In it, but not of it. TPM DC
The House GOP faces a trying dilemma. Leaders want to stick by federal spending levels agreed to in the Budget Control Act -- better known to most as the debt-limit deal. But they're having a hard time corralling conservative members, who want to cut much deeper into domestic programs. Passing a budget with lower spending caps would risk binding their appropriators to those levels -- an outcome Senate Democrats will reject, and which could easily lead to an election-season government shutdown fight this September. The third option is to not pass a budget at all, which would be an embarrassment for House Republicans who have bashed Dems consistently for months for not passing a taxing-and-spending plan of their own.
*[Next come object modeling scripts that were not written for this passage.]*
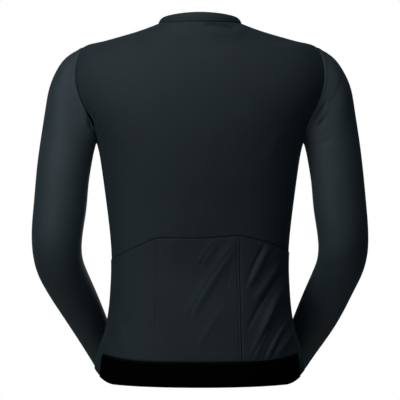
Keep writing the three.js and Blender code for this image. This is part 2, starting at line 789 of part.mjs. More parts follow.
addPiece('back', backGeometry(), jerseyKnit);
addPiece('front_right', frontRightGeometry(), jerseyKnit);
addPiece('front_left', mirrored(frontRightGeometry()), jerseyKnit);
addPiece('sleeve_right', sleeveGeometry(false, 0, ELBOW_ROW), sleeveKnit);
addPiece('sleeve_left', mirrored(sleeveGeometry(true, 0, ELBOW_ROW)), sleeveKnit);
addPiece('forearm_right', sleeveGeometry(false, ELBOW_ROW, SLEEVE_ROWS), sleeveKnit);
addPiece('forearm_left', mirrored(sleeveGeometry(true, ELBOW_ROW, SLEEVE_ROWS)), sleeveKnit);
addPiece('collar', collarGeometry(), jerseyKnit);
addPiece('pocket_left', pocketGeometry('leftSide', 'leftSeam', POCKET_GRID.left), jerseyKnit);
addPiece('pocket_centre', pocketGeometry('leftSeam', 'rightSeam', POCKET_GRID.centre), jerseyKnit);
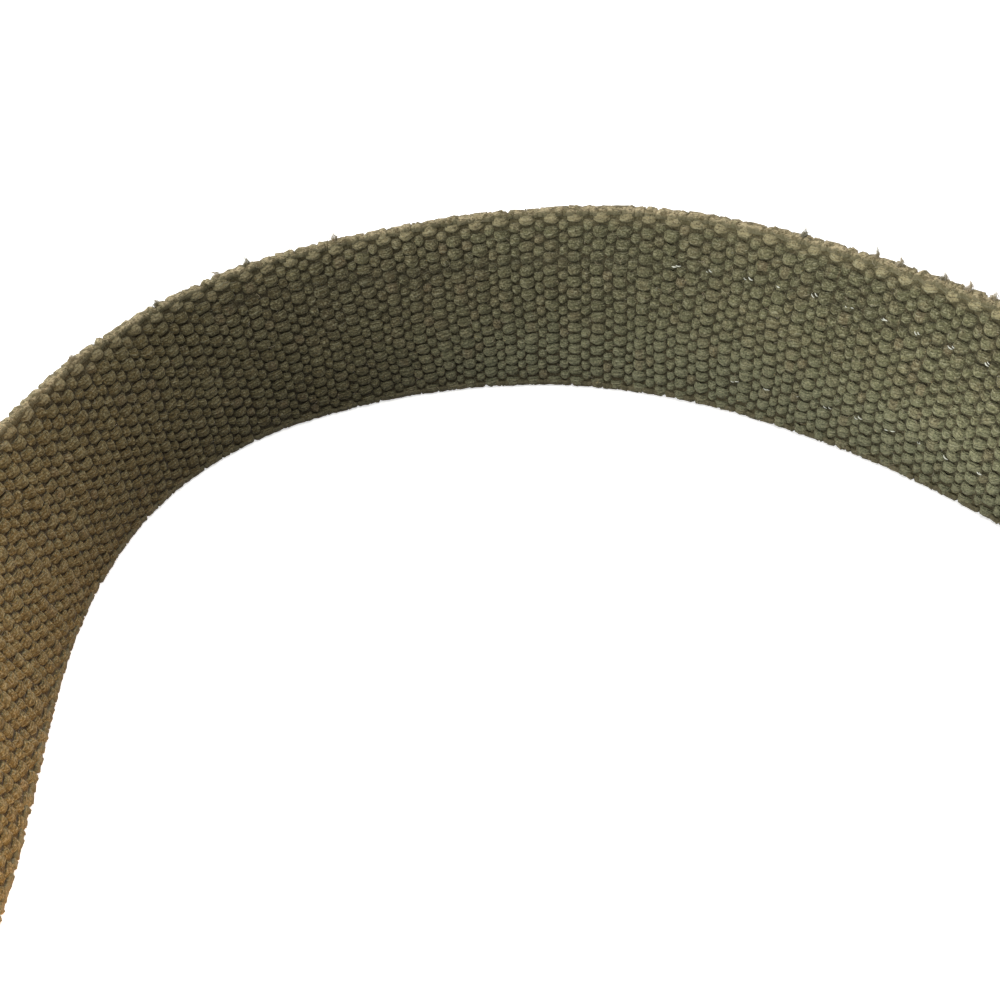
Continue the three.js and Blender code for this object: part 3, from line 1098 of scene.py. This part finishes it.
bpy.ops.object.modifier_apply(modifier=wall.name)
lips = buckle.modifiers.new("lips", "BEVEL")
lips.width = lip_round
lips.segments = 3
lips.limit_method = "ANGLE"
lips.angle_limit = math.radians(50)
bpy.ops.object.modifier_apply(modifier=lips.name)
move_points(buckle, points_of(buckle) * metres)
bpy.ops.object.shade_smooth_by_angle(angle=math.radians(40))
steel = Finish("worn_dark_paint")
place = steel.node("ShaderNodeTexCoord", output="Object")
spread = steel.node("ShaderNodeSeparateXYZ", {}, {0: place})
scratch_lay = steel.node("ShaderNodeMapping", {}, {"Vector": place, "Scale": (220.0, 900.0, 1500.0)})
scratches = steel.node("ShaderNodeTexNoise", {}, {"Vector": scratch_lay, "Scale": 1.0, "Detail": 4.0})
grain = steel.node("ShaderNodeTexNoise", {}, {"Vector": place, "Scale": 2600.0, "Detail": 3.0})
cloud = steel.node("ShaderNodeTexNoise", {}, {"Vector": place, "Scale": 320.0, "Detail": 4.0})


def from_middle(axis, number):
    """How far a point of the buckle is from its middle along one axis, in mm."""
    return steel.number("ABSOLUTE", spread.outlet(axis) * (1 / metres) - buckle_middle[number])


to_lip = buckle_size[0] / 2 - from_middle("X", 0)
to_face = buckle_size[1] / 2 - from_middle("Y", 1)
to_edge = buckle_size[2] / 2 - from_middle("Z", 2)
rubbed_lip = steel.ramped(to_lip + cloud * 1.6 - 0.8, 1.0, 0.2)
rubbed_corner = steel.ramped(to_face + to_edge + cloud * 3.4 - 1.7, 2.2, 0.7)
rubbed_spot = steel.ramped(scratches * 0.6 + cloud * 0.5, 0.66, 0.72)
bare = steel.number("MAXIMUM", steel.number("MAXIMUM", rubbed_lip, rubbed_corner), rubbed_spot * 0.8)
paint_colour = steel.blended(cloud, paint_black, paint_grey)
metal_colour = steel.blended(grain, steel_dull, steel_clear)
height = grain * 0.5 + scratches * 0.4 - bare * 0.8
buckle.data.materials.append(steel.done(steel.node("ShaderNodeBsdfPrincipled", {}, {
    "Base Color": steel.blended(bare, paint_colour, metal_colour),
    "Metallic": bare * 0.9,
    "Roughness": 0.52 - bare * 0.14 + grain * 0.12,
    "Normal": steel.node("ShaderNodeBump", {}, {"Strength": 0.5, "Distance": 0.00006, "Height": height}),
})))
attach(buckle, "root")
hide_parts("buckle")
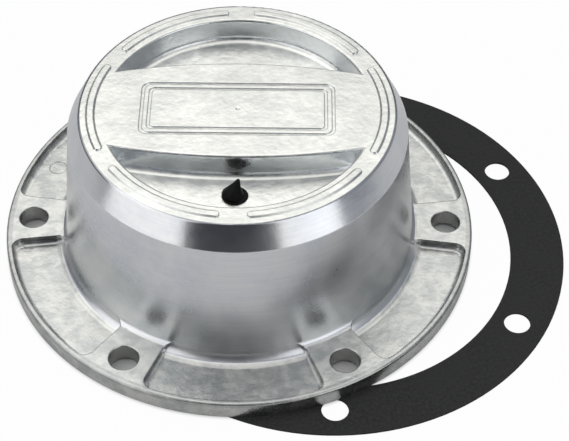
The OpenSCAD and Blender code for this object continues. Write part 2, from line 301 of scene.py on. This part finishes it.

Democrats are not taking lightly reports that House Republicans may cater to their more conservative members, thus breaking the GOP's end of the bargain in the debt-limit law.
"I'll tell you, it's just astonishing to me that they can't get their act together to support what they did last August," Murray said. "That doesn't bode very well for us moving forward in a bipartisan manner, between the House and the Senate, to move forward on the budget this year."
Republican leaders have been chewing this over with their members behind closed doors. Speaker John Boehner (R-OH) said Tuesday that there's a deep-seated desire for "fiscal sanity" in his caucus, while Budget Chairman Paul Ryan (R-WI) admitted he doesn't know where the GOP will ultimately come down on the spending caps, according to Roll Call.
Multiple House GOP aides declined to comment for this article. But Democratic aides say they're not encouraged by the signals they're getting from the Republicans as of late.
Says one senior Senate Dem aide, "I think it would be a very bad sign for future negotiations if House Republicans cave to their most conservative members and renege on the BCA agreement so soon."